The program you’ll hear this weekend on Spokane Public Radio and Public Radio Tulsa originally aired on November 3, 2019; it features music from some really wonderful albums that had been released in 2019. Listeners in Spokane will not have heard this show yet, since SPR only picked up the The Rhythm Atlas at the beginning of 2020. Go the Listen page here on the website to find details about when, where, and how you can hear the show.

I hope you’ll find some joy and comfort in this music. Without having planned it, there’s one song on this playlist that I think speaks beautifully and powerfully to this moment we are living through together: “The Lost Words Blessing.” It comes from the album ‘The Lost Words: Spell Songs.’ As the website for the album says:

The Lost Words: Spell Songs is a musical companion piece to The Lost Words: A Spell Book, the acclaimed work by authors Robert Macfarlane and Jackie Morris, responding to the removal of everyday nature words from a widely used children’s dictionary [in the U.K.] which grew to become a much broader protest at the loss of the natural world around us, as well as a celebration of the creatures and plants with which we share our lives, in all their characterful glory.

Recognising the great musical potential within the pages of The Lost Words book, with its poetic rhythms, imagined birdsong and resonating watercolours, Folk by the Oak Festival eagerly commissioned Spell Songs. They invited eight remarkable musicians whose music engages deeply with landscape and nature, to respond to the creatures, art and language of The Lost Words. Karine Polwart, Julie Fowlis, Seckou Keita, Kris Drever, Kerry Andrew, Rachel Newton, Beth Porter and Jim Molyneux sing nature back to life through the power of music, poetry, art and magic.

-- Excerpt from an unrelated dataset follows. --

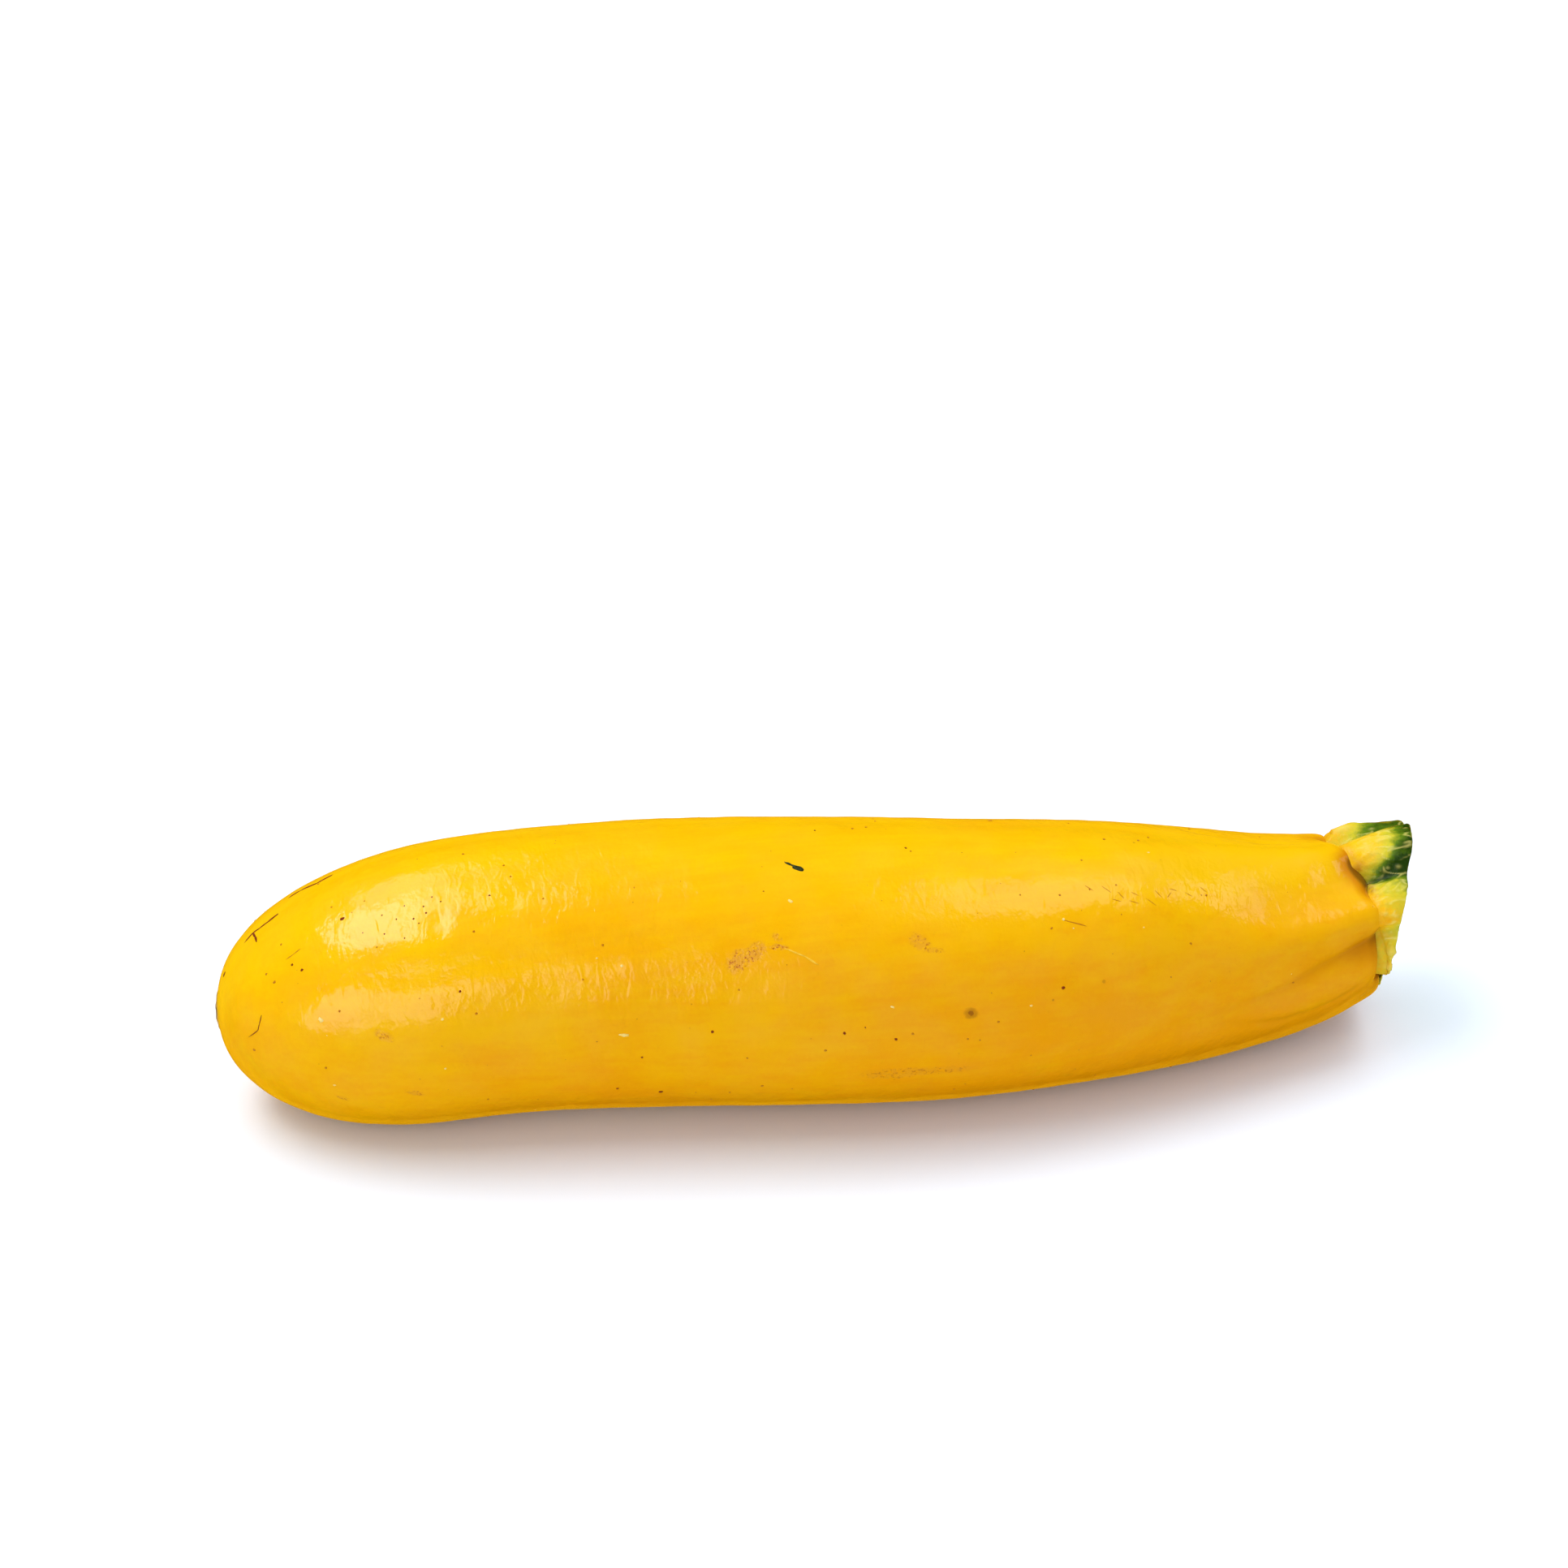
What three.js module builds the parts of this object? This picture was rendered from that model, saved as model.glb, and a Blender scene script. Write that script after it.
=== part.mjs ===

Take a few minutes to listen to this truly beautiful song and see the artists who made it in the video they released. (The full lyrics are included if you go directly to YouTube to watch it.) Here is the last stanza of the song:

“Walk through the world with care, my love
And sing the things you see
Let new names take and root and thrive and grow
And even as you stumble through machair sands eroding
Let the fern unfurl your grieving, let the heron still your breathing
Let the selkie swim you deeper, oh my little silver-seeker
Even as the hour grows bleaker, be the singer and the speaker
And in city and in forest, let the larks become your chorus
And when every hope is gone, let the raven call you home…”

May you all be well…take care of yourselves and take care of each other.